To show you what a small world it is, we really coincidentally sat with the strangest assortment of people that meal. Two of the girls were not only from Ohio, but one was from North Royalton and the other had attended John Carroll. AND they were flying on the exact same flight back to the USA with me out of Nadi. I ended up seeing them in the row right behind me on the plane. Crazy. The third girl was a Canadian who had been working at Blend bar in Wellington (where we lived in New Zealand) for the past three months and was friends with one of our good friends and future roommates there. What the hell are the chances?

After dinner, we headed to the bar for games.
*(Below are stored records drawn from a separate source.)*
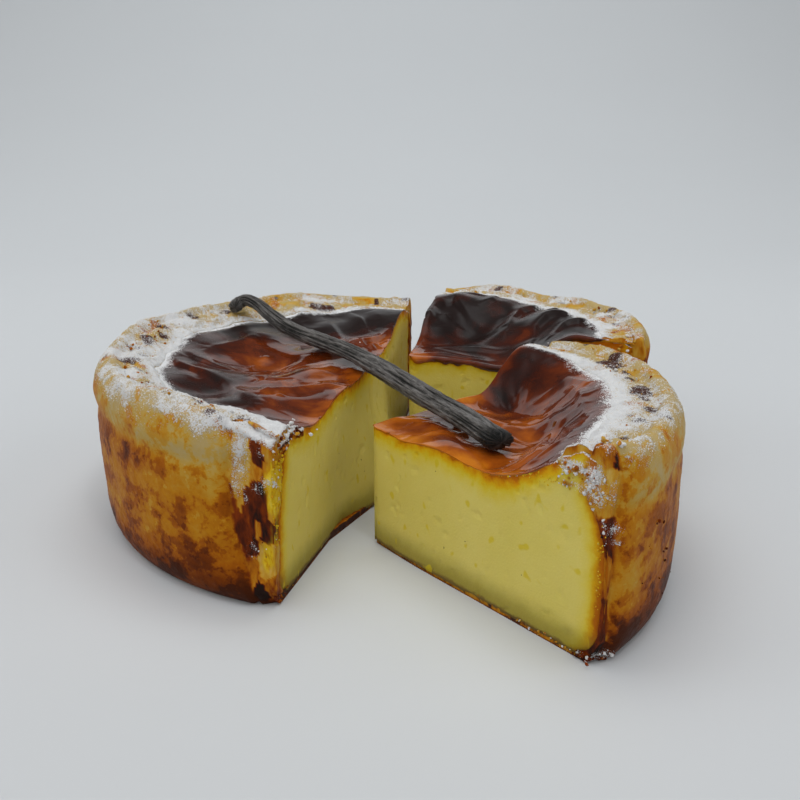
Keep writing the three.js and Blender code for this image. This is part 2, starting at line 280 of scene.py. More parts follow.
# Each slice's folds: a path of (x, y) points, its width to the left and to the right, and its height.
# A fold fades out at both ends of its path.
FOLDS = {
    "half": [
        ([(-68, -2), (-64, -9), (-53, -18), (-45.9, -25.3), (-38, -40), (-34, -47)], 5.0, 1.3, 1.5),
        ([(-66, 6), (-60, -2), (-52, -6), (-44, -8)], 4.0, 1.2, 0.9),
        ([(-40, -14), (-36.5, -18), (-34.7, -21), (-31, -21.5), (-26, -18)], 1.0, 1.0, -1.1),
        ([(-36.5, -24), (-34.7, -20.9), (-33.5, -15)], 0.9, 0.9, -0.8),
        ([(-35, -38), (-30, -33), (-25, -30), (-20, -25), (-14, -22)], 1.3, 2.6, 1.3),
        ([(-33, -41), (-28, -36), (-22, -34), (-15, -29)], 0.9, 0.9, -0.9),
        ([(-19, -20), (-13, -21), (-7, -25), (-8, -35), (-13, -43)], 2.6, 3.0, 0.7),
        ([(-9, 23), (-5, 25), (-1, 30), (3, 38), (7, 48)], 7.0, 1.1, 2.6),
        ([(-12, 34), (-16, 45), (-20, 56)], 5.0, 2.0, 1.1),
        ([(-2, 42), (-6, 56), (-12, 66)], 3.0, 1.4, 1.0),
        ([(-60, 30), (-52, 40), (-44, 50), (-36, 58)], 2.0, 3.0, 1.0),
        ([(-58, 10), (-50, 22), (-44, 34)], 1.6, 4.0, 0.8),
        ([(-30, 0), (-24, 6), (-22, 14)], 3.0, 1.2, 0.7),
        ([(-50, -2), (-44, 2), (-40, 8)], 1.2, 3.5, 0.7),
    ],
    "front": [
        ([(51, -17), (47, -20), (42, -28), (36, -37), (32, -42)], 1.0, 1.0, -1.0),
        ([(47, -24), (42, -31), (38, -36)], 0.8, 0.8, -0.7),
        ([(52, -21), (49, -24), (46, -27)], 1.6, 0.9, -0.8),
        ([(44, -14), (40, -16), (37, -20)], 0.9, 0.9, -0.6),
        ([(10, -3), (12, -9), (8, -20), (1, -28), (-3.4, -33.7), (-8, -41)], 3.2, 6.0, 1.1),
        ([(20, -53), (12, -54), (4, -58), (-3, -59), (-8, -56), (-12, -52)], 1.1, 1.1, -1.5),
        ([(22, -50), (12, -51), (4, -54), (-3, -55.5), (-8, -52)], 1.8, 1.6, 1.0),
        ([(6, -62), (0, -62.5), (-6, -60.5), (-11, -57)], 1.6, 1.4, 1.1),
        ([(30, -46), (24, -50), (20, -53)], 2.0, 1.1, 1.0),
        ([(36, -52), (30, -54), (24, -58), (18, -62)], 1.6, 1.0, 1.1),
        ([(44, -44), (38, -49), (32, -54)], 1.8, 1.1, 0.9),
        ([(50, -40), (46, -46), (40, -53)], 1.2, 1.6, 0.9),
        ([(30, -18), (26, -26), (24, -34)], 3.5, 2.5, 0.7),
        ([(14, -36), (12, -42), (14, -48)], 2.5, 3.5, 0.8),
    ],
    "back": [
        ([(6, 22), (8, 33), (11, 45), (15, 52), (20.9, 54), (23.5, 47), (27, 38), (33, 30), (38, 24)],
         7.5, 2.0, 2.8),
        ([(8.5, 27), (14, 30), (20, 34), (25, 32)], 1.5, 2.0, 0.9),
        ([(40, 20), (43, 30), (47, 37), (53.9, 40.4), (62, 40)], 5.0, 1.6, 2.2),
        ([(48, 4), (50, 14), (55, 20), (62, 24), (68, 25)], 4.5, 1.4, 2.3),
        ([(54, -2), (60, 6), (66, 8), (70, 3), (71, -6)], 4.0, 1.3, 2.2),
        ([(56, 28), (62, 31), (68, 32)], 3.0, 1.3, 1.1),
        ([(3, 3), (12, 1), (22, -1.5), (32, -4)], 3.2, 1.4, 0.9),
        ([(8, 14), (16, 11), (26, 9), (34, 5), (42, 4)], 3.5, 1.6, 1.0),
        ([(30, 44), (36, 50), (40, 58)], 3.0, 1.5, 1.1),
        ([(18, 60), (30, 60), (42, 54)], 3.5, 2.0, 0.8),
    ],
}
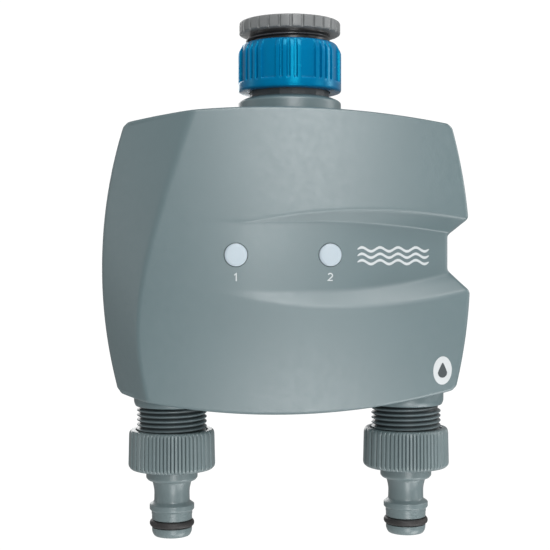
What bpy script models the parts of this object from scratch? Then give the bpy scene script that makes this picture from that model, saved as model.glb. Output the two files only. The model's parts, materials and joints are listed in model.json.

First was a game that involved partnering up and pushing a rock as far as you could past a line without actually touching the ground past the line. It involved a lot of flexibility (one of my strong points) and we almost won it. I was doing straight splits by the end. Literally the only reason we lost was because the guy on the other team had a foot of height on me and I could not make my leg span any wider after four rounds of back and forth between our teams. Not so fair. I think everyone knew I was the real winner (but they got the drink vouchers so that means literally nothing).

I also made it to the final three on the limbo before we gave up on games and just chilled on the loungers with some beers before going to bed.

Day 7 Back to Nadi

Our boat didn’t leave until the afternoon, so we spent the morning just reading on the couches. Eventually the staff called us over to sing us a farewell song which was super sweet. It was a few hours on the boat to get back to the Denerau marina, and it was not such a relaxing ride as we noticed one of our ex-coworkers from the Ave who nobody liked on the boat and put all of our energy into not being seen by her.

We reached Nadi around 6 PM and got a free shuttle back to Smugglers Cove. After checking back in, we went out back for dinner where I had another completely spectacular soup (tomato basil this time), some wedges, and a strong Fijian Sling. We watched the fire spinners who were performing then headed to bed because part two of our trip was beginning in the morning.